The Protests By Shiite Majority Against Ruling Sunni Dynasty In Bahrain

The wave of protests by the Shiite majority in Bahrain against the ruling Sunni dynasty has intensified sectarian tensions in the small Gulf kingdom that is fast approaching complete political paralysis.
"At the moment there is no more trust between the communities," said prominent Sunni cleric Abdullatif Mahmud, accusing the main Shiite opposition formation Al-Wefaq of being behind the mutual suspicions.
"Wefaq works for the interest of its community and not for that of the country," said Mahmud, head of the National Unity Assembly (NUA) formed at the height of Shiite-led anti-regime protests last year, at a pro-government rally.
"The street is divided, but thanks to God we have not reached a sectarian confrontation," he said, adding: "There is no place for dialogue between the NUA and Wefaq which does not recognise us as a political force."
Shiite demonstrators are back on the street in Bahrain almost daily, calling for the fall of the regime of King Hamad bin Issa al-Khalifa, whose family has ruled the Gulf archipelago since 1783.
"Down with Hamad," chanted some 3,000 protesters who rallied last week in the Shiite village of Muqsha, shortly after a UN debate in Geneva on the human rights situation in Bahrain.
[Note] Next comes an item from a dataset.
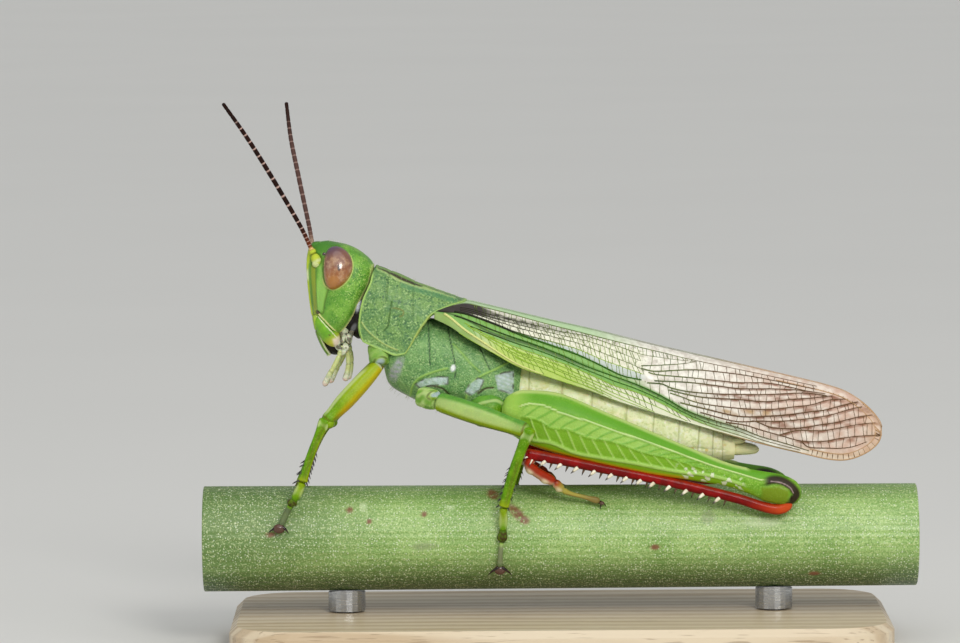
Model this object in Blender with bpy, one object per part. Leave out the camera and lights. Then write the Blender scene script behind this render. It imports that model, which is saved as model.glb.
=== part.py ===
"""Marsh grasshopper at rest on a cut stem, held by a plain display stand.

Frame: metres, +Z up, origin at the centre of the stand base's underside. The
head points to -X and the animal's left side to -Y. The sizes below are in
millimetres and become metres when a mesh is made.
"""

import math

import bmesh
import bpy
import numpy as np

MM = 0.001
GAP = 0.12  # clearance cut where two pieces meet

# ---------------------------------------------------------------- perch and stand
STEM_HALF_LENGTH = 25.0
STEM_AXIS_HEIGHT = 7.6
STEM_RADIUS_HEAD_END = 3.70
STEM_RADIUS_TAIL_END = 3.58
STEM_SIDES = 36
BASE_LENGTH, BASE_WIDTH, BASE_HEIGHT = 46.0, 22.0, 2.4
BASE_CORNER_RADIUS = 4.0
BASE_EDGE_BEVEL = 0.5
ROD_RADIUS = 1.3
ROD_SIDES = 20
ROD_OVERRUN = 0.6  # length inside the stem's outline that the stem then cuts away
ROD_OFFSET = 15.0  # each rod stands this far from the middle, along the stem

# ---------------------------------------------------------------- head
# Each row: front x, z, rear x, z, half width. Rows run from the top down.
HEAD_ROWS = (
    (-17.12, 28.40, -16.05, 28.54, 0.38),
    (-17.32, 28.15, -14.60, 28.20, 1.00),
    (-17.50, 27.60, -13.55, 27.58, 1.42),
    (-17.58, 26.70, -12.92, 26.80, 1.78),
    (-17.52, 25.60, -13.05, 25.65, 1.98),
    (-17.42, 24.60, -13.50, 24.80, 2.06),
    (-17.32, 23.80, -13.90, 23.90, 2.04),
    (-17.22, 23.30, -14.45, 22.95, 1.92),
    (-16.95, 22.95, -15.05, 22.25, 1.60),
    (-16.70, 22.80, -15.30, 22.10, 1.20),
)
HEAD_FACE_TAPER = 0.22  # how much narrower the face is than the back of the head
EYE_CENTRE = (-15.38, 1.62, 26.90)
EYE_RADII = (0.98, 0.88, 1.43)
EYE_LEAN = math.radians(5.0)  # the lower end leans towards the face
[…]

They dubbed their rally venue Liberty Square to avoid confrontation with police by trying to return to Manama's former Pearl Square, where protesters camped for a month last year before being driven out in a mid-March crackdown.
In stark contrast, large posters of King Hamad and his son, Crown Prince Sheikh Salman, have been put up at main squares in Manama.
There are also posters of Prime Minister Sheikh Khalifa bin Salman al-Khalifa, an uncle of King Hamad who has been in office for 40 years and is widely despised by the Shiites.
A tentative attempt early this year to reignite dialogue between the palace and the opposition was short-lived, with each side accusing the other of throwing a spanner in the works.